-- EXCERPTED RECORDS --

====================

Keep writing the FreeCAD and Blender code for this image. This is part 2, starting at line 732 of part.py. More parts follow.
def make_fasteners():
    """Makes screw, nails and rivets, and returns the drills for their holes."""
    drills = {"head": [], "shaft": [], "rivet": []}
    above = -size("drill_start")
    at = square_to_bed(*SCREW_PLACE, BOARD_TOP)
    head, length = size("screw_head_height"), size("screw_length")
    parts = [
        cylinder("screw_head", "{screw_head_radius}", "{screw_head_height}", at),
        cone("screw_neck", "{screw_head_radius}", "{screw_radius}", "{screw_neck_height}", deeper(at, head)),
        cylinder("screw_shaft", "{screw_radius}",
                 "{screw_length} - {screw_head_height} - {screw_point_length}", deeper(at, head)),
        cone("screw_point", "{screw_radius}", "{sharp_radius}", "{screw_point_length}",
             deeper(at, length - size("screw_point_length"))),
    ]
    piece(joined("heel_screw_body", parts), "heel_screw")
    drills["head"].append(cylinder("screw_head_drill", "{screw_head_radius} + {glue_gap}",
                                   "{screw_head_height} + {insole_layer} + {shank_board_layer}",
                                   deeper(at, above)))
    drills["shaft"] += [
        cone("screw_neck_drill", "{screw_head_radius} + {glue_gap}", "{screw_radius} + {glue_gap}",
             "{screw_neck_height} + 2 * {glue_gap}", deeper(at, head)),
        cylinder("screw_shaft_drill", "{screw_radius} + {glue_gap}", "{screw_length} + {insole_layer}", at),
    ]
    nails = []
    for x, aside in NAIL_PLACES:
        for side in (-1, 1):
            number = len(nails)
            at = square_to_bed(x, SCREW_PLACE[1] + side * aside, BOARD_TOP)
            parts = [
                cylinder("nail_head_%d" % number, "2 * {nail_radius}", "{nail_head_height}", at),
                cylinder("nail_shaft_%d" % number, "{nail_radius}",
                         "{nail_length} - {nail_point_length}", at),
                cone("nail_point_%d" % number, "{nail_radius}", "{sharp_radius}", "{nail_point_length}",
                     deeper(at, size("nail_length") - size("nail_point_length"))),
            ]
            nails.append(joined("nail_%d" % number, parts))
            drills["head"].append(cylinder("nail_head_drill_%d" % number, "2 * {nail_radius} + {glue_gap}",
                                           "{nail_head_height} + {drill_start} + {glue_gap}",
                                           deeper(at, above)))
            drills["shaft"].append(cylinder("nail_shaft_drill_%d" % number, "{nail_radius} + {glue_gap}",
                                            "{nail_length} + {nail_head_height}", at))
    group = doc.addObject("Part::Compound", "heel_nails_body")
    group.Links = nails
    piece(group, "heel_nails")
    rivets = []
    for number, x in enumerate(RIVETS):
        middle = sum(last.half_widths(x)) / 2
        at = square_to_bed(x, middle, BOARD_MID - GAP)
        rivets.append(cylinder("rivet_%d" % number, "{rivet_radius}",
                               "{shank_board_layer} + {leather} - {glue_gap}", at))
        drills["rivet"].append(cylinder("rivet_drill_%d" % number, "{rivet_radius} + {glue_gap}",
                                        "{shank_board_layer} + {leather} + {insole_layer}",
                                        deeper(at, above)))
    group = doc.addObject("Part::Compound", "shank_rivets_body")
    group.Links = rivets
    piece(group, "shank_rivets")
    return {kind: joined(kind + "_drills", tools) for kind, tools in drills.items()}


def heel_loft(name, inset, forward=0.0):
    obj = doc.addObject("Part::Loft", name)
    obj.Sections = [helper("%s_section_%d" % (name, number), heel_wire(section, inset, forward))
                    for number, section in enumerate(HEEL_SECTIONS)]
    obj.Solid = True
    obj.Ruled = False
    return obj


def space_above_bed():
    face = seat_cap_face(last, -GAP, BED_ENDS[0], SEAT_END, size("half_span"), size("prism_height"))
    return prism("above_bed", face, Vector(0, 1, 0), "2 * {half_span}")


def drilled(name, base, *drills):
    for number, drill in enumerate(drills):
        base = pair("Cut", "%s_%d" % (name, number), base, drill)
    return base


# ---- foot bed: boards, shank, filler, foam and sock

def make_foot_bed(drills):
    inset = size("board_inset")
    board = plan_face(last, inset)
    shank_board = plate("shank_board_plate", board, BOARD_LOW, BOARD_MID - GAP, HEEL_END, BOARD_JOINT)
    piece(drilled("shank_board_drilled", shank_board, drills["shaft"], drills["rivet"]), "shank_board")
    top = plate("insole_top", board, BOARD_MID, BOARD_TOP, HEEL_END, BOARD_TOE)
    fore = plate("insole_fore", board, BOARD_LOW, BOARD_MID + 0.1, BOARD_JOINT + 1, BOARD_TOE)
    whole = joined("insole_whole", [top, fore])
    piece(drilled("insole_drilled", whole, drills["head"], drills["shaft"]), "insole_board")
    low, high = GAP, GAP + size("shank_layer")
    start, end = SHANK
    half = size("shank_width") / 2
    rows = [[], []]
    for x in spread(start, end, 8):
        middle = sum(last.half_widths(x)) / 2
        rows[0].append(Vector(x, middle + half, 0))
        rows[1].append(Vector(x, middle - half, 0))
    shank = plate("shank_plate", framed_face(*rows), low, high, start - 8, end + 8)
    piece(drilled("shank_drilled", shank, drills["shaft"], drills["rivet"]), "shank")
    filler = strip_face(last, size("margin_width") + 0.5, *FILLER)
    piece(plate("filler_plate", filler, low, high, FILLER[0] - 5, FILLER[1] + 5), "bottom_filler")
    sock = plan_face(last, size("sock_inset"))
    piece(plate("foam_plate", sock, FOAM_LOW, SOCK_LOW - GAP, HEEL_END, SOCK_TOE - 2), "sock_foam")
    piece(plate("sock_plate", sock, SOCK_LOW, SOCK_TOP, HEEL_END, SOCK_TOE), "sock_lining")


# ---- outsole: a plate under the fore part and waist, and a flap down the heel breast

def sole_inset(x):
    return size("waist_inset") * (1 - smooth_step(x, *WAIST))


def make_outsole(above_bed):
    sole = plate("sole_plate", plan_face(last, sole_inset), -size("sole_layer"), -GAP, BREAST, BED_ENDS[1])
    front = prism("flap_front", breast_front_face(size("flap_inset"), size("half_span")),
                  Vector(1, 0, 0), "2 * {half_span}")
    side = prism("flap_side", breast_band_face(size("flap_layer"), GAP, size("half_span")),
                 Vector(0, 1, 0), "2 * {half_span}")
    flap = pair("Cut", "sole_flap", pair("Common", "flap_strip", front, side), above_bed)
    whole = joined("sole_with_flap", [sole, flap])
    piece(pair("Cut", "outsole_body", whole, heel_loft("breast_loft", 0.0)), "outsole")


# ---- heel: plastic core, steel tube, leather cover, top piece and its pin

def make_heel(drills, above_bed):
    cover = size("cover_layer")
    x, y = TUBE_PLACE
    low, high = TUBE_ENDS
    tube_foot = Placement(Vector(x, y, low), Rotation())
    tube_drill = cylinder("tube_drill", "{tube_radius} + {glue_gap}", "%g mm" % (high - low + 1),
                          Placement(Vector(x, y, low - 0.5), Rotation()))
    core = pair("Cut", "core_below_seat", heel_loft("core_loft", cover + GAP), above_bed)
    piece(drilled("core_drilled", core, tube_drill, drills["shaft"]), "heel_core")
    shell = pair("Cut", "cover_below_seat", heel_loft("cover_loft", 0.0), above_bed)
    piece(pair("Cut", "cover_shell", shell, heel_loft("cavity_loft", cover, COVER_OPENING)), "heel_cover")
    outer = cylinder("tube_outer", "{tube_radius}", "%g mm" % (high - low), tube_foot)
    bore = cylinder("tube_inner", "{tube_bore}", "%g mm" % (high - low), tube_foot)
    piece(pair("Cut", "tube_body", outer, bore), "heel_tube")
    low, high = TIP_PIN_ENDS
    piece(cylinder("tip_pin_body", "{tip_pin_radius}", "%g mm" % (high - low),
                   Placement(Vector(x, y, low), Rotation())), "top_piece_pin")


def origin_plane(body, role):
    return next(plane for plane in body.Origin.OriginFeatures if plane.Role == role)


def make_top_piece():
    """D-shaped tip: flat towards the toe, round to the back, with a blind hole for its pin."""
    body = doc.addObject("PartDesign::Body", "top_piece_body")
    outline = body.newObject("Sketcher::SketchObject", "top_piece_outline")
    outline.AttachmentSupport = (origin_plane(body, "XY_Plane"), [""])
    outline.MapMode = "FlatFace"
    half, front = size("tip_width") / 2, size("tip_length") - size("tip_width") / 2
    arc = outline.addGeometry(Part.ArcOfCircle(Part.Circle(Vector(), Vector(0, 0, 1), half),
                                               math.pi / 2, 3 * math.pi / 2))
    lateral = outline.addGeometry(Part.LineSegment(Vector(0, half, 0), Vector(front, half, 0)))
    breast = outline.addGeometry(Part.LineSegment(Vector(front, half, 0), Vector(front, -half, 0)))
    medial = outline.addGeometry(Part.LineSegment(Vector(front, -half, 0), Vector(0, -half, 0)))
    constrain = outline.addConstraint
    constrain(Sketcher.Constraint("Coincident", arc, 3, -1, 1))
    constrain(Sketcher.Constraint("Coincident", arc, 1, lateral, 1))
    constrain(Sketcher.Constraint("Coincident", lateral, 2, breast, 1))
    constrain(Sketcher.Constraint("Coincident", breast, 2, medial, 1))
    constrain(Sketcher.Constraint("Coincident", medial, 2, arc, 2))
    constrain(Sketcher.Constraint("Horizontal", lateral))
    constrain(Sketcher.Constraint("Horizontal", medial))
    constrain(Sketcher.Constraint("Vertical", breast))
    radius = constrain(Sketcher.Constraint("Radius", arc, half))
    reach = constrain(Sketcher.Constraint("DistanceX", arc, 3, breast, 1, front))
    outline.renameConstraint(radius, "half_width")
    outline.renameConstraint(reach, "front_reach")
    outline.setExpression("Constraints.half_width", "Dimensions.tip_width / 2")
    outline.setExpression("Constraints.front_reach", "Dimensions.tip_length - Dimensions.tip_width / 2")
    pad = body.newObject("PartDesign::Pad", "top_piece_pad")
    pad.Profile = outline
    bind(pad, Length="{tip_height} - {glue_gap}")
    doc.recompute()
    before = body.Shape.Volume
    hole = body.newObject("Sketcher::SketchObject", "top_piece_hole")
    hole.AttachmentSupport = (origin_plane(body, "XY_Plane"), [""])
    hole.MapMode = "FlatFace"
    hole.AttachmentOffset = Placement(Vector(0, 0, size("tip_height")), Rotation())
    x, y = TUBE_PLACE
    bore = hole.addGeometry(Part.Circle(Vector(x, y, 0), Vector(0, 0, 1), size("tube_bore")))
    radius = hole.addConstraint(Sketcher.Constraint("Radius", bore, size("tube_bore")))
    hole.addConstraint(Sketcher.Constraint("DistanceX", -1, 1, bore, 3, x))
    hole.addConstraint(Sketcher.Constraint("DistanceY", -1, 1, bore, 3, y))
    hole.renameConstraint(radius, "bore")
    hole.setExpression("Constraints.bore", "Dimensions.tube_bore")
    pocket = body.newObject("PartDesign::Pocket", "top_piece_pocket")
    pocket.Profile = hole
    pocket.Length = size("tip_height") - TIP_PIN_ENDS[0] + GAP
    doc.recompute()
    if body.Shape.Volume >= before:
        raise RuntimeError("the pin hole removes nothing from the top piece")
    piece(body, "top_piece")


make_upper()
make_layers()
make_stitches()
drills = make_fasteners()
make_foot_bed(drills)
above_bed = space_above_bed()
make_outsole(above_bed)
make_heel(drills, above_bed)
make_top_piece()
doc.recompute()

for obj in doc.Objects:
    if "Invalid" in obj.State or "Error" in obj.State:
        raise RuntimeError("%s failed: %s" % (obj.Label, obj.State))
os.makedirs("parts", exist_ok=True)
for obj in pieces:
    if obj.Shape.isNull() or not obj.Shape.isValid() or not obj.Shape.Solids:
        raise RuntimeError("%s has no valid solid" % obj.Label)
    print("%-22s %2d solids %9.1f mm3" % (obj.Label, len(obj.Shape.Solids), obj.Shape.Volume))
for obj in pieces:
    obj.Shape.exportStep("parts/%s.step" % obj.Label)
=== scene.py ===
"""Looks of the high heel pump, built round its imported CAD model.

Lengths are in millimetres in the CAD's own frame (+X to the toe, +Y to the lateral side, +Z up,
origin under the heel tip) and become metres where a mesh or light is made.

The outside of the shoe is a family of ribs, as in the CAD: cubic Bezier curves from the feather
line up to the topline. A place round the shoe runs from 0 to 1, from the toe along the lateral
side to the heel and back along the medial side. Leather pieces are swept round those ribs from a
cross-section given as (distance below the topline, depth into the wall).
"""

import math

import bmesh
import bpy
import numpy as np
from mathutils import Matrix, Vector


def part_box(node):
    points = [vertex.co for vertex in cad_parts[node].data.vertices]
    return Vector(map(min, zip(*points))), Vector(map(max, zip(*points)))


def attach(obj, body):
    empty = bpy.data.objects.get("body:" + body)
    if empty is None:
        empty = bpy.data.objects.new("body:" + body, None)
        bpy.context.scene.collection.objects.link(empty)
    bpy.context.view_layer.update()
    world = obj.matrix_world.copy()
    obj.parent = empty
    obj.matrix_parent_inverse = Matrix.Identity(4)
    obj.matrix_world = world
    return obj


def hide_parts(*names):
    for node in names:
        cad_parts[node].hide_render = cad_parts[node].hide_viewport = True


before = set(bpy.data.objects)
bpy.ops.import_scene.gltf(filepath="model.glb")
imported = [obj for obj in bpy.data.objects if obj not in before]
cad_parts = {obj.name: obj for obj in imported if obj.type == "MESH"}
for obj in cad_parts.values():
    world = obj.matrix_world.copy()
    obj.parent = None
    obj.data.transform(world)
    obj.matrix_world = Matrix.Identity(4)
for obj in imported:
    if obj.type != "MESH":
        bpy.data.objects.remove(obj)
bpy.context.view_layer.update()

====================

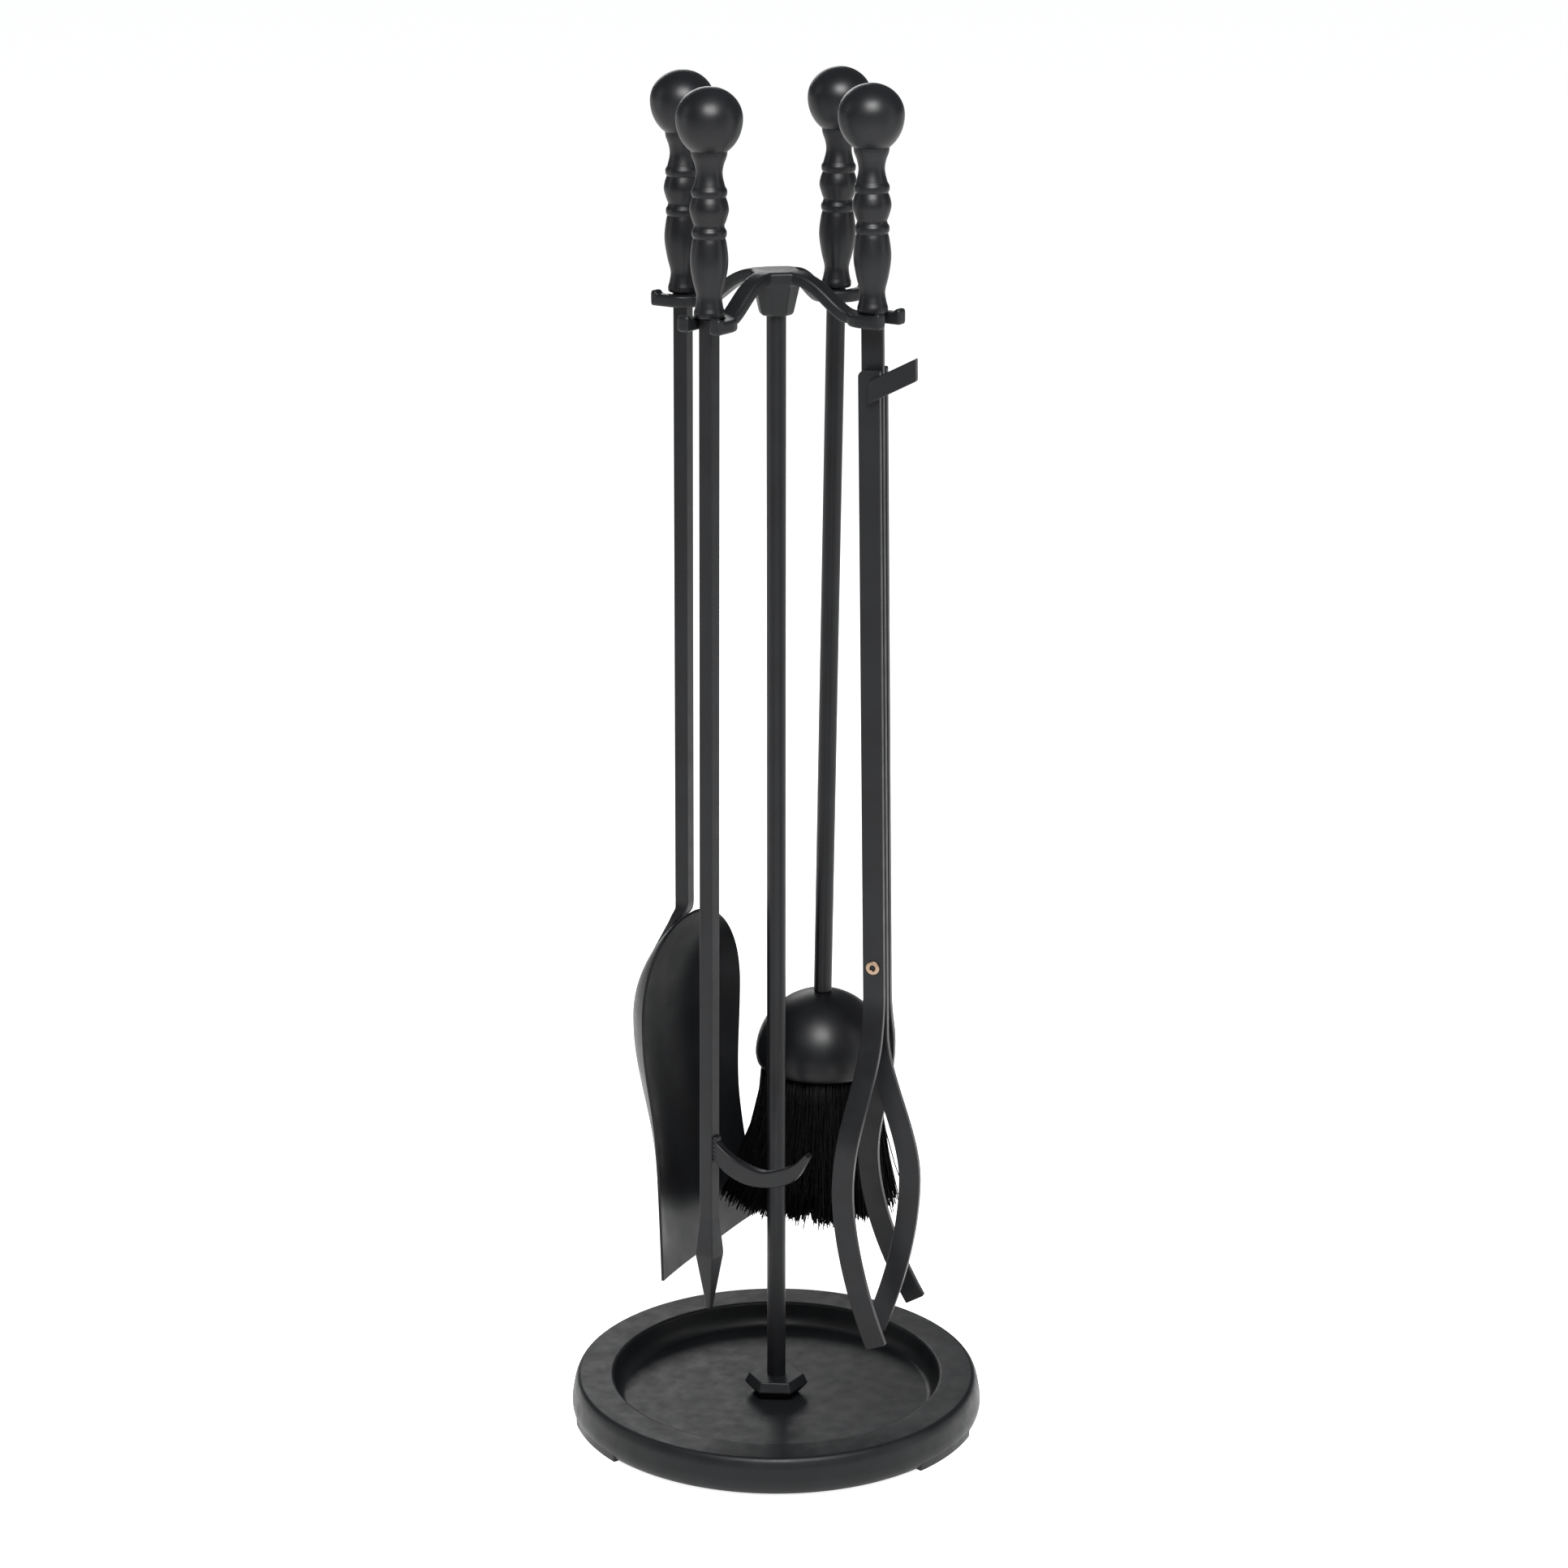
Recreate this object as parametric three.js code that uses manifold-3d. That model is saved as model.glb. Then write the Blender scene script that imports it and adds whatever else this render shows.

====================

-- YOUR OBJECTIVE --
Extract and reproduce exactly the lines opening with the line containing "make_upper()" and closing with the line containing "origin under the", inclusive.

-- SOLUTION BELOW --
make_upper()
make_layers()
make_stitches()
drills = make_fasteners()
make_foot_bed(drills)
above_bed = space_above_bed()
make_outsole(above_bed)
make_heel(drills, above_bed)
make_top_piece()
doc.recompute()

for obj in doc.Objects:
    if "Invalid" in obj.State or "Error" in obj.State:
        raise RuntimeError("%s failed: %s" % (obj.Label, obj.State))
os.makedirs("parts", exist_ok=True)
for obj in pieces:
    if obj.Shape.isNull() or not obj.Shape.isValid() or not obj.Shape.Solids:
        raise RuntimeError("%s has no valid solid" % obj.Label)
    print("%-22s %2d solids %9.1f mm3" % (obj.Label, len(obj.Shape.Solids), obj.Shape.Volume))
for obj in pieces:
    obj.Shape.exportStep("parts/%s.step" % obj.Label)
=== scene.py ===
"""Looks of the high heel pump, built round its imported CAD model.

Lengths are in millimetres in the CAD's own frame (+X to the toe, +Y to the lateral side, +Z up,
origin under the heel tip) and become metres where a mesh or light is made.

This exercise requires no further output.